TASK TO CARRY OUT
"this" appears in how many lines of the entries? State only the number.

SUPPLIED MATERIAL
----------
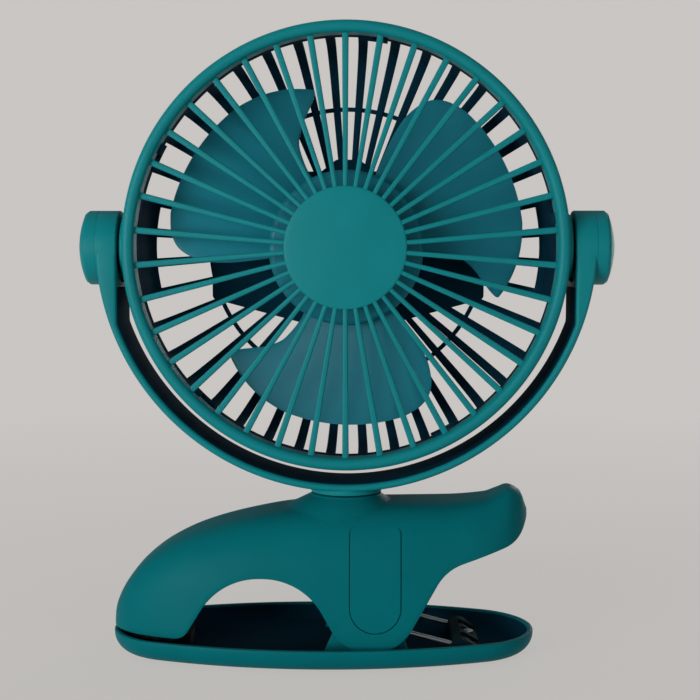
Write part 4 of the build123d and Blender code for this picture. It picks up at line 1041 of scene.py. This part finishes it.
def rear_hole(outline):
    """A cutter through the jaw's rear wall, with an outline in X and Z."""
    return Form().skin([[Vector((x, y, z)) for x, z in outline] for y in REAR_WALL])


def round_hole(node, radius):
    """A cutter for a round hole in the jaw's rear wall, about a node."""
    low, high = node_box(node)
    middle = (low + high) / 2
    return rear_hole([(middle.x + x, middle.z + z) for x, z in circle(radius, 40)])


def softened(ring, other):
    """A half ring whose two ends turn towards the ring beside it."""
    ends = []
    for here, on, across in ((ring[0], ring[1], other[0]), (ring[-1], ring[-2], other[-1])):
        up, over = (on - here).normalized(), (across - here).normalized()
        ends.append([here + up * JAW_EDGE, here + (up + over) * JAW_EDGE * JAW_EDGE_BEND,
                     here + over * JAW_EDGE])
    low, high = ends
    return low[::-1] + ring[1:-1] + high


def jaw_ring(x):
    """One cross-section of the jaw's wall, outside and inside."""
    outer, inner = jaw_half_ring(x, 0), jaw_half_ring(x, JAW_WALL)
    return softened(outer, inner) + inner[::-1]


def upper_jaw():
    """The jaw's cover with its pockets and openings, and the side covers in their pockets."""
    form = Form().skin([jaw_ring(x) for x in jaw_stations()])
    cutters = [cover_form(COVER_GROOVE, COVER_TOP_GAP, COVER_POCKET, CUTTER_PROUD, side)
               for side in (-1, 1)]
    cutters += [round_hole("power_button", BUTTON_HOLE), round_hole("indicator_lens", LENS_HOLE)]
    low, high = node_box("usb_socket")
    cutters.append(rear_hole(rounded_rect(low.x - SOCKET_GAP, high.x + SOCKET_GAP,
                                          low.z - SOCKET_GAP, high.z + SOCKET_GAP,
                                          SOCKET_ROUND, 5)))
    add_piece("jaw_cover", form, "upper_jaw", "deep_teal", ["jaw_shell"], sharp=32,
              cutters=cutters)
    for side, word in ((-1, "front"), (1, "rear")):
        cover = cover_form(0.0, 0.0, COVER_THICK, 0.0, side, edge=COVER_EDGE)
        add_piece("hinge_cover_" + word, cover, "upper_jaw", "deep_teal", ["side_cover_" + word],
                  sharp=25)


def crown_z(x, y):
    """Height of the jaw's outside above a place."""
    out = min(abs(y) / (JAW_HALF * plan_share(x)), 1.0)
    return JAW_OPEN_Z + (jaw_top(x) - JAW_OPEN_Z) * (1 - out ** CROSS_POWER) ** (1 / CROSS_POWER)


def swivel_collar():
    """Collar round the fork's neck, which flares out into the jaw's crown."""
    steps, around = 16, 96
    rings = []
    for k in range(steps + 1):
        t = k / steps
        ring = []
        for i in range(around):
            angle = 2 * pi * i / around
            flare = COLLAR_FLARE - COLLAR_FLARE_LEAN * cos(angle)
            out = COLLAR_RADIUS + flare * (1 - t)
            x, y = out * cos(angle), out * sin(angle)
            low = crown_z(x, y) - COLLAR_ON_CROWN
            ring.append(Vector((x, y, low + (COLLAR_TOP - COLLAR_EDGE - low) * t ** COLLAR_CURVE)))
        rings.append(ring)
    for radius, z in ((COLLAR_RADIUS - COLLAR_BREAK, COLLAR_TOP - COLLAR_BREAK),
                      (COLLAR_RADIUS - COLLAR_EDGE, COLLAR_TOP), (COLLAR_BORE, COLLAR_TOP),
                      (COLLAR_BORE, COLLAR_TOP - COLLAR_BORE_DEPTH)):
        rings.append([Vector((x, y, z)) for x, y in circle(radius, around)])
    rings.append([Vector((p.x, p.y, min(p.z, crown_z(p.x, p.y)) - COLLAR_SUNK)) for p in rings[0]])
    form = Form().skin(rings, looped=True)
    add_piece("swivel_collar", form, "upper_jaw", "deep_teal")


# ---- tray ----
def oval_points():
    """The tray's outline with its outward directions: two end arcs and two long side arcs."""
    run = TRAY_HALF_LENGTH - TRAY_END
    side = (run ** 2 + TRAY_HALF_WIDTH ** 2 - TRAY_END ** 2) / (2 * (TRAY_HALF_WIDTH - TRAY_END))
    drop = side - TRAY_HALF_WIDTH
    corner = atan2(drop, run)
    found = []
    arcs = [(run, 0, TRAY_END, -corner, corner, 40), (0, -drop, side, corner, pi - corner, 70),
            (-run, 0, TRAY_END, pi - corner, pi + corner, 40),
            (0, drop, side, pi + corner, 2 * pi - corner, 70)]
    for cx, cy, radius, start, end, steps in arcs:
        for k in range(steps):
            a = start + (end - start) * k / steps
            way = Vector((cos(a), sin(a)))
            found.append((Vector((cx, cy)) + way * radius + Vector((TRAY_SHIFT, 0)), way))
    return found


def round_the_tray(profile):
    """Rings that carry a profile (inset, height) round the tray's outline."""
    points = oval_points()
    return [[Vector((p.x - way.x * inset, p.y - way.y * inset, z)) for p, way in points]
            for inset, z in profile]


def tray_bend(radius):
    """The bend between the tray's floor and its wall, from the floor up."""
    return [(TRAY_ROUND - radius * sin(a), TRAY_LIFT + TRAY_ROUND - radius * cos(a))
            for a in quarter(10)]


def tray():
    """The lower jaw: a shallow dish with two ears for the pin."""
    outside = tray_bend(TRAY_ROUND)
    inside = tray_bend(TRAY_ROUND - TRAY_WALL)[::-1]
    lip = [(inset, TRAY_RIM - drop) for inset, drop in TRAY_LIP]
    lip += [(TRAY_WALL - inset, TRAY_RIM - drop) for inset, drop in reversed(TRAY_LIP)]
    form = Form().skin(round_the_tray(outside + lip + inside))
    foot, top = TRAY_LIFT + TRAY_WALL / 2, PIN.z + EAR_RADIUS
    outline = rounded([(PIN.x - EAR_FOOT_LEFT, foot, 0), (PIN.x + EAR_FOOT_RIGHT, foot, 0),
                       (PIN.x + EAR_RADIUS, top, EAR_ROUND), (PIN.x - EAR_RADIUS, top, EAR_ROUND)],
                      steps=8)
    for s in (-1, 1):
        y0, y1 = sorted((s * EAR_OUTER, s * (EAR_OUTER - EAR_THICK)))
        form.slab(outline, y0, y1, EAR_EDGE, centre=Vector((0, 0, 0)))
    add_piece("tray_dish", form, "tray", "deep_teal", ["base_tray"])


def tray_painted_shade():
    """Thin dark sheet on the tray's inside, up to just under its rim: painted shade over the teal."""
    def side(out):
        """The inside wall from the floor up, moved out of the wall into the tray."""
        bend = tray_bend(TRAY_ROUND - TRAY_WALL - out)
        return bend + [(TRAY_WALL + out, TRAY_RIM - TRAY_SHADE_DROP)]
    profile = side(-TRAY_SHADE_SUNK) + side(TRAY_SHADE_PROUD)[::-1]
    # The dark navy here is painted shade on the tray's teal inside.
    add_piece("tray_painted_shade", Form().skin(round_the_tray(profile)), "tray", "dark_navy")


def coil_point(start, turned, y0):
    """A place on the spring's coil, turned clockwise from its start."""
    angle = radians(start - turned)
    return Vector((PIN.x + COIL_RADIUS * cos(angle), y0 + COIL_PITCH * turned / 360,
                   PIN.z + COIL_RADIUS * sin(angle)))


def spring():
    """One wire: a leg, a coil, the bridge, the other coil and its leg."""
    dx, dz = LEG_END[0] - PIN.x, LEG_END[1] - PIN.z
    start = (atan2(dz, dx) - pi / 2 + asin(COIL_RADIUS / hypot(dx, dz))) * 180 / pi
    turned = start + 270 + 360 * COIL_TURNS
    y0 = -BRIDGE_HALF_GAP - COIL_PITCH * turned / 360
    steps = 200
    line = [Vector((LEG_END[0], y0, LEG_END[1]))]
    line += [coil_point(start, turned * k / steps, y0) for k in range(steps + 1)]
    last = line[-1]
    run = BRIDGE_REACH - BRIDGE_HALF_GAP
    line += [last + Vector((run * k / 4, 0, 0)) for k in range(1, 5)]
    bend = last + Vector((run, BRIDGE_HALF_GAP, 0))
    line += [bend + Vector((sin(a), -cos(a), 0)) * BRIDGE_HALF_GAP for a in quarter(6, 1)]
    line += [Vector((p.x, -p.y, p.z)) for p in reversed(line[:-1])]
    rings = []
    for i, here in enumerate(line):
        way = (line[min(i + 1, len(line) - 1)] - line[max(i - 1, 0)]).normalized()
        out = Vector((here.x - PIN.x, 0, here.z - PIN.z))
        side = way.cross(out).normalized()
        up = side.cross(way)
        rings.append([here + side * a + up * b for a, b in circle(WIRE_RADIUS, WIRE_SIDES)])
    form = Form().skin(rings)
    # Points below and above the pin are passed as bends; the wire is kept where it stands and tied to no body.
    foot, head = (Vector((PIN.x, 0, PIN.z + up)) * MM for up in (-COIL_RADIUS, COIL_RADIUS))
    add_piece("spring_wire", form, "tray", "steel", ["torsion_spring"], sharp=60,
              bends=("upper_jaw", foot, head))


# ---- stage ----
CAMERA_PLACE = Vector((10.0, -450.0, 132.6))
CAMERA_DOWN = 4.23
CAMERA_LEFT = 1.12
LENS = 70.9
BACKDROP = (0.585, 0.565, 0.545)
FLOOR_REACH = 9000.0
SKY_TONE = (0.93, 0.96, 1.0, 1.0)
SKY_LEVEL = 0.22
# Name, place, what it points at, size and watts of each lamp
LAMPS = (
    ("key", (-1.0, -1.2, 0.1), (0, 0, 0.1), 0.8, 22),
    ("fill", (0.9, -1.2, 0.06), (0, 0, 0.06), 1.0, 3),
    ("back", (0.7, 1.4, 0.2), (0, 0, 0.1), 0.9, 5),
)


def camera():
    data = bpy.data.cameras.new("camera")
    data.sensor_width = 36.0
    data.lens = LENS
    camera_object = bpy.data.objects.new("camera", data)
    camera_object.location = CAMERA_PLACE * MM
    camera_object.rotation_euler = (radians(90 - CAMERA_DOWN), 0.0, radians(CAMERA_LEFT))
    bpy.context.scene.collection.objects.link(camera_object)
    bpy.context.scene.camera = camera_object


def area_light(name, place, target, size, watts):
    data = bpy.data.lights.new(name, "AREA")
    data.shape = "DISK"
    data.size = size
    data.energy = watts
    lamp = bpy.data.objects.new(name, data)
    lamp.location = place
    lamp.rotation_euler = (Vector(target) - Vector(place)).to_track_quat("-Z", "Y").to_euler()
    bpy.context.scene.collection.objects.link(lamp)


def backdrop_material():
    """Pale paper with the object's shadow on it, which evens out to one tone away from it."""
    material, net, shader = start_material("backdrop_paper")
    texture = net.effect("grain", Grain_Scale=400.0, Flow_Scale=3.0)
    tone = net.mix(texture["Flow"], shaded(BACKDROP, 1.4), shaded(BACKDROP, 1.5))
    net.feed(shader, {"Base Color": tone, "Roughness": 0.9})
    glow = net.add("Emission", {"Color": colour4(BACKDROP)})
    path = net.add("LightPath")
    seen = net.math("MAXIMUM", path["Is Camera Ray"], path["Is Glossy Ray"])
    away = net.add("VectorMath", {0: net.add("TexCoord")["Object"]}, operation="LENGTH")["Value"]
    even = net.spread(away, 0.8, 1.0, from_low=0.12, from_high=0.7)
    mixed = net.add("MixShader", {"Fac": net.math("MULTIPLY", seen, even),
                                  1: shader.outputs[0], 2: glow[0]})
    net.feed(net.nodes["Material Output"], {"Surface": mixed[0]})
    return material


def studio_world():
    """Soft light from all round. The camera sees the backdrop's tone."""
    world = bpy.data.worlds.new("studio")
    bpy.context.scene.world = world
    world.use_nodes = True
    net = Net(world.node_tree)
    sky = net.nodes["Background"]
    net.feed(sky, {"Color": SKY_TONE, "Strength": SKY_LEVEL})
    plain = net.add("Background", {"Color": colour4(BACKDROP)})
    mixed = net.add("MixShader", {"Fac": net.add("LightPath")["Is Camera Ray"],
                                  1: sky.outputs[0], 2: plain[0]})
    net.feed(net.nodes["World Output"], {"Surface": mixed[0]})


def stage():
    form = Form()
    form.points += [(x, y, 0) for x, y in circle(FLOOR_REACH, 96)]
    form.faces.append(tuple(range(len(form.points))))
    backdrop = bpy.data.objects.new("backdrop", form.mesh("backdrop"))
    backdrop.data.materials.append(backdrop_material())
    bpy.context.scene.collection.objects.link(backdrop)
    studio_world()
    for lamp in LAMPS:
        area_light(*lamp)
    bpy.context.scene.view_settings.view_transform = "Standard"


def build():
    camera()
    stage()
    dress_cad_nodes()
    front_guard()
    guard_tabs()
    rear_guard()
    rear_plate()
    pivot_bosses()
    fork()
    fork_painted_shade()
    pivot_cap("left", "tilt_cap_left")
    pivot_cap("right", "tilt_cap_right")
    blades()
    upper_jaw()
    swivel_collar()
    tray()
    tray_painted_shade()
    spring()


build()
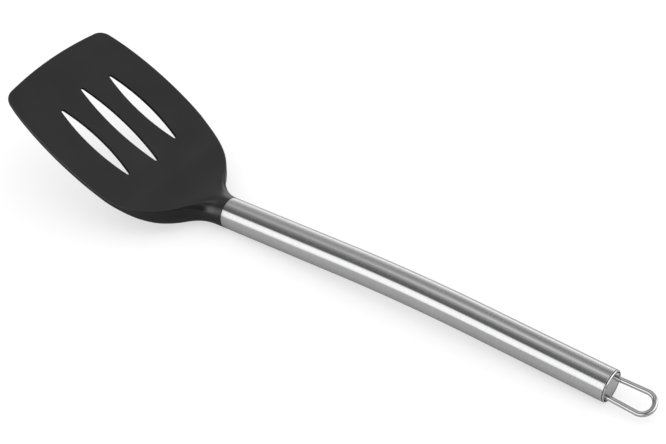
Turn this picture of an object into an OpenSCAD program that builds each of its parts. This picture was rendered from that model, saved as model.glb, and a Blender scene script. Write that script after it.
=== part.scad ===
----------
CORRECT RESPONSE
2